When you hear about the benefits of data science in this industry, people often think about the offensive opportunities that it unleashes, but we are equally focused on the risk mitigation opportunities that surface when you use data science to understand the markets in a different way. For example, identifying which markets will have declining performance 2-5 years forward and selling those markets before our peers.

We have a remarkable team of people at the local level – our boots on the ground – who are active in all these investment management decisions. This information enables them to see more clearly into the future and better comprehend what’s going on in the markets that they’re charged with delivering on – both in terms of uncovering new opportunities and enhancing risk management.

Will you provide an overview of BGO’s global footprint?

BGO draws on the knowledge and experience of our real estate experts positioned in 27 cities and 13 countries around the world to target and deliver attractive real estate investment opportunities for our investors in key demographic markets in the United States, Canada, Western Europe, and Developed Asia. You must be local. We have been local in almost every market we operate in for 30 years or more.

We are one of the few global managers who are equally sizeable and active in Asia as we are in Europe and North America.
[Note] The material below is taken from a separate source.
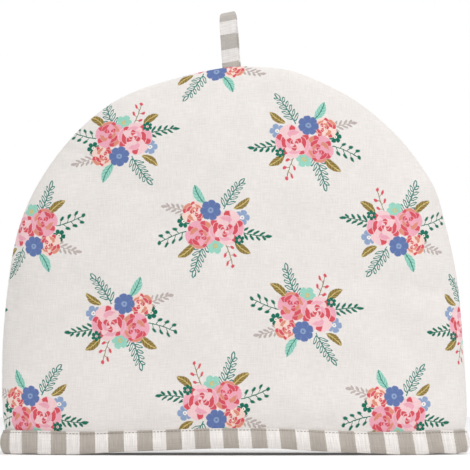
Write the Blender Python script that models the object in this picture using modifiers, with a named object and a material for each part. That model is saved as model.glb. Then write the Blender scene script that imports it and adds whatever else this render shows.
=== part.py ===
"""A padded tea cosy that stands open on its bound hem.

Two wadded panels, front and back, are sewn together along one curved seam that runs up
one side, over the top and down the other. A striped binding wraps the lower edge of each
panel, and a striped strap, folded in two, is caught in the seam at the top as a hanging loop.

Metres, +Z up. The origin is on the floor under the middle of the cosy, +X runs along the
hem to the right as the cosy is seen from the front, and the front faces -Y.
"""

import math

import bmesh
import bpy
from mathutils import Matrix, Vector

# Driving dimensions
OVERALL_WIDTH = 0.330  # across the bound hem, seen from the front
SEAM_TOP = 0.274  # floor to the top of the curved seam
OVERALL_DEPTH = 0.106  # front to back across the bound hem
WADDING = 0.0065  # one panel: printed cloth, wadding and plain cloth inside
SHOULDER = 3.3  # how square the outline's shoulders are: 2 would be an ellipse
RIDGE = 0.5  # how much sharper the top of the seam is than its sides
LEAN_IN = 0.25  # share of the depth lost towards the top
LEAN_CURVE = 1.3  # above 1, most of that is lost near the top
LEVEL_ROWS = 0.6  # share of the height over which the rows turn from level to curved
SEAM_FIRM = 0.5  # share of the depth, next to the seam, where troughs fade out
FIT_GAP = 0.0004  # between pieces that touch
SEAM_GAP = 0.0003  # between the two halves along the seam

# The hem's middle stands a little off the floor, and its ends rest flat
HEM_LIFT = 0.0049
HEM_ARCH = 0.72  # share of the half width over which the hem is lifted

# Binding
BINDING_CLOTH = 0.001
BINDING_HEIGHT = 0.017
BINDING_PLUMP = 0.0003  # how far its middle swells out
CLEAR_OF_BINDING = 2.5 * BINDING_HEIGHT  # above this, the panel is free to sag and bend

# The binding's outer leg, downwards: how far its face swells out, and how high
BINDING_LEG = (
    (0.0, BINDING_HEIGHT),
    (BINDING_PLUMP, 0.62 * BINDING_HEIGHT),
    (BINDING_PLUMP, 0.22 * BINDING_HEIGHT),
    (-0.0004, 0.0009),
    (-0.0020, 0.0),
)

# Hanging loop
LOOP_WIDTH = 0.012
LOOP_CLOTH = 0.0016
LOOP_RISE = 0.0385  # above the seam
LOOP_TUCK = 0.005  # into the seam
LOOP_BEND = 0.0034  # radius of the fold at its top, to the middle of the cloth
LOOP_X = -0.0018  # where it leaves the seam
LOOP_LEAN = math.radians(-4.2)
LOOP_OPEN = 0.75  # share of each leg over which the strap spreads apart
LOOP_SKEW = 0.0012  # how far its back leg lies to the right of its front leg
LOOP_TWIST = (0.3, 0.7)  # shares of the strap's length between which it skews
LOOP_ROOM = 0.0006  # spare width in the seam for its feet

# How finely the pieces are divided
COLUMNS = 40
PANEL_ROWS = 18
LOOP_STEPS = 26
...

Our presence in Asia, for example, means we’re well-positioned to broaden our platform there, where we believe there’s so much untapped opportunity for growth.

What do you feel are the keys to effective leadership and how do you approach your management style?

Teamwork is absolutely critical at BGO and is key to the success of our mission. For me, teamwork is about inclusion, listening, and active mentorship. It’s also about being appreciative when people do well – and making sure you say those words out loud.

The business of real estate is an apprenticeship. You can’t learn it in a book or in school. It really can only be taught by interacting with other team members who have already been through the highs and lows of economic cycles and marketplace dynamics. There’s no substitute for that. So, it’s hugely important to have people who are good at developing talent, mentoring, teaching, listening, and being supportive.

I really like to say we are all players/coaches as leaders. Our teams want to see us in action, not sitting in our corner office. That’s how they learn. That’s how they get inspired. That’s how we mentor and develop talent and our unique culture of teamwork.

I’m also very passionate about our business. It sounds like such an obvious thing to say, but I truly love what we do. For me personally, if you don’t bring passion to work every day, it’s hard to perform at your best. We try to instill and exude this passion, and we try to hire people who share that enthusiasm.

Last, but certainly not least, we have an absolute pursuit of excellence. We’re not here to be average, or simply better than average. We have a continuous improvement mindset and an aggressive pursuit of excellence in everything we do, and the success of what we achieve is a shared experience that inspires more of the same.

All of these things are essential in ensuring we excel in our mission to be exceptional fiduciaries and trusted stewards of capital for the institutional investors who place the livelihoods of their constituents in our hands. The simple fact is – we love what we do; we get to wake up every day and help shape the future of so many neighborhoods and cities and deliver opportunity for the people who call these places home, and we engage in that role with teammates who really enjoy working with each other.